Censorship Scars & Survivals

Budapest’s 1919 Commissar for Culture excised two reels deemed “sacrilegious to both church and chimney-sweep.”

Miraculously, a nitrate dupe of those reels—stored inside a piano belonging to émigré violinist Géza de Kresz—surfaced in Toronto, allowing restorers to reconstruct nearly the full runtime. The missing fragment, reputedly a satyr-induced hallucination of Ilonka copulating with tree bark, survives only in a censored still: a thigh merging into lichen, eyes rolled white as moon.

Modern Reverberations

Viewed today, Faun feels prophetic about parasocial obsession: Géza’s séances anticipate Instagram séance-culture; Katinka’s inheritance hunt mirrors influencer grave-robbing for content.
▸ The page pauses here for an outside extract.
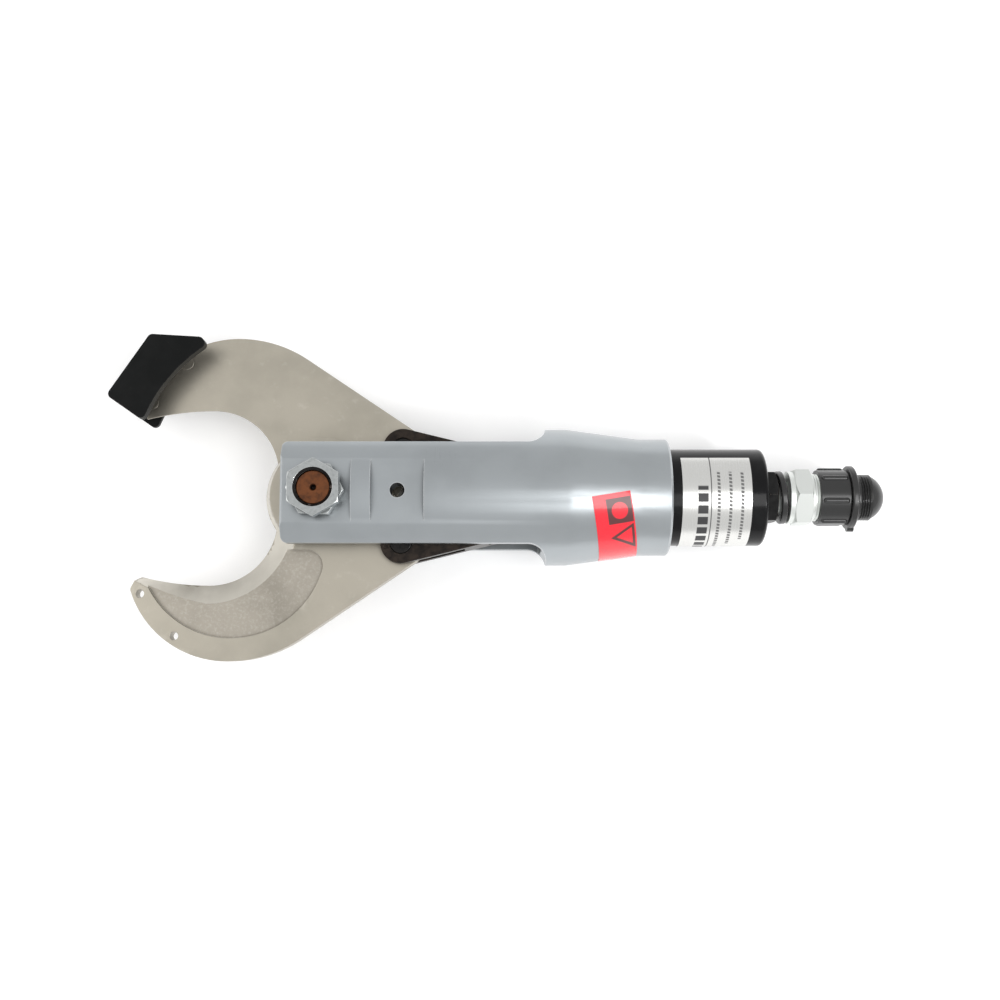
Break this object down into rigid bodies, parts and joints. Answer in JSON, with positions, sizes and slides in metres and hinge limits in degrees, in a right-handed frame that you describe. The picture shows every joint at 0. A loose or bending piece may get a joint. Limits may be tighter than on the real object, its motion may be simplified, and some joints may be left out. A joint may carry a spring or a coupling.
{
  "type": "hydraulic rescue cutter head",
  "caption": "Remote-driven hydraulic cutter head with two hooked scissor blades, a forked alloy body, a link-driven ram in a black cylinder and a capped hose coupling.",
  "frame": {"origin": "centre of the nose face of the hose coupler, on the tool's axis", "axes": "+X along the tool's axis out of the coupler, +Z along the pivot bolt towards its nuts, +Y towards the jaw with the guard"},
  "size_m": [0.4302, 0.182, 0.0866],
  "materials": {
    "body_alloy": "satin grey anodised light alloy, fine turned and milled marks",
    "barrel_black": "gloss black painted steel",
    "blade_steel": "satin nickel plated tool steel",
    "bolt_steel": "brown oxidised steel",
    "hard_steel": "ground hardened steel",
    "zinc_steel": "bright zinc plated steel",
    "link_steel": "dark brown black oxide forged steel",
    "pin_steel": "black oxide steel, worn bright at the rim",
    "rod_chrome": "hard chromed ground rod",
    "seal_bronze": "bronze filled sealing plastic",
    "seal_rubber": "black nitrile rubber",
    "guide_bronze": "turned bronze",
    "spring_steel": "oil tempered spring wire",
    "adapter_black": "black oxide steel",
    "coupler_zinc": "zinc plated steel, slightly grainy",
    "cap_plastic": "gloss black moulded plastic",
    "guard_black": "matt black powder coated sheet",
    "plate_alloy": "brushed aluminium foil plate with ruled lines",
    "label_red": null
  },
  "bodies": {
    "root": {"fork_body": "body_alloy", "pivot_bolt": "bolt_steel", "pivot_bush": "hard_steel", "thrust_spacers": "hard_steel", "pivot_jam_nut": "zinc_steel", "pivot_lock_nut": "zinc_steel", "rod_guide": "guide_bronze", "rod_wiper": "seal_rubber", "spring_seat": "hard_steel", "return_spring": "spring_steel", "cylinder_barrel": "barrel_black", "barrel_set_screw": "pin_steel", "port_adapter": "adapter_black", "adapter_washer": "guide_bronze", "coupler_body": "coupler_zinc", "valve_spring": "spring_steel", "nameplate": "plate_alloy", "red_label": "label_red"},
    "upper_jaw": {"upper_blade": "blade_steel", "upper_link_pin": "pin_steel", "blade_guard": "guard_black", "guard_screws": "pin_steel", "guard_nuts": "pin_steel"},
    "lower_jaw": {"lower_blade": "blade_steel", "lower_link_pin": "pin_steel"},
    "upper_link": {"upper_link": "link_steel"},
    "lower_link": {"lower_link": "link_steel"},
    "ram": {"crosshead": "hard_steel", "ram_pins": "hard_steel", "ram_rod": "rod_chrome", "piston": "hard_steel", "wear_ring": "seal_bronze", "backup_ring": "seal_bronze", "piston_seal": "seal_rubber", "piston_nut": "zinc_steel"},
    "valve": {"valve_poppet": "coupler_zinc"},
    "strap_ring": {"strap_neck_ring": "cap_plastic"},
    "cap_strap": {"strap_cap_ring": "cap_plastic"},
    "cap": {"dust_cap": "cap_plastic", "cap_gasket": "seal_rubber"}
  },
  "joints": [
    {"name": "jaw_close", "type": "hinge", "parent": "root", "child": "upper_jaw", "pos_m": [-0.29, 0, 0], "axis": [0, 0, 1], "range_deg": [0, 47]},
    {"name": "lower_jaw_close", "type": "hinge", "parent": "root", "child": "lower_jaw", "pos_m": [-0.29, 0, 0], "axis": [0, 0, -1], "range_deg": [0, 47]},
    {"name": "upper_link_turn", "type": "hinge", "parent": "upper_jaw", "child": "upper_link", "pos_m": [-0.24578, 0.02678, 0], "axis": [0, 0, -1], "range_deg": [0, 72]},
    {"name": "lower_link_turn", "type": "hinge", "parent": "lower_jaw", "child": "lower_link", "pos_m": [-0.24578, -0.02678, 0], "axis": [0, 0, 1], "range_deg": [0, 72]},
    {"name": "ram_push", "type": "slide", "parent": "root", "child": "ram", "axis": [-1, 0, 0], "range_m": [0, 0.0434], "deforming": ["return_spring"]},
    {"name": "valve_open", "type": "slide", "parent": "root", "child": "valve", "axis": [-1, 0, 0], "range_m": [0, 0.003], "stiffness_N_per_m": 600, "deforming": ["valve_spring"]},
    {"name": "strap_ring_turn", "type": "hinge", "parent": "root", "child": "strap_ring", "pos_m": [-0.0362, 0, 0], "axis": [1, 0, 0], "continuous": true},
    {"name": "cap_pull", "type": "slide", "parent": "root", "child": "cap_strap", "axis": [1, 0, 0], "range_m": [0, 0.05]},
    {"name": "cap_turn", "type": "hinge", "parent": "cap_strap", "child": "cap", "pos_m": [0, 0, 0], "axis": [1, 0, 0], "continuous": true}
  ],
  "couplings": [
    {"joint": "lower_jaw_close", "follows": "jaw_close", "ratio": 1},
    {"joint": "upper_link_turn", "follows": "jaw_close", "ratio": 1.5286},
    {"joint": "lower_link_turn", "follows": "jaw_close", "ratio": 1.5286},
    {"joint": "ram_push", "follows": "jaw_close", "m_per_rad": 0.052845}
  ]
}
Meanwhile, villagers’ pyromaniac purge rhymes with contemporary digital mobs torching reputations in 280-character bursts.

Verdict: Mandatory Ritual

To watch Faun is to be willingly possessed. Its 78 minutes seep under the epidermis, re-wiring synapses to the cadence of hoofbeats and heartbeats indistinguishable. The film demands multiple viewings: once for plot, once for texture, once to exorcise the delicious dread it implants. Seek festivals screening the 4K restoration; anything less is blasphemy against the goat-god.

— Archive feverishly, but beware the key that twitches in your pocket long after the lights come up.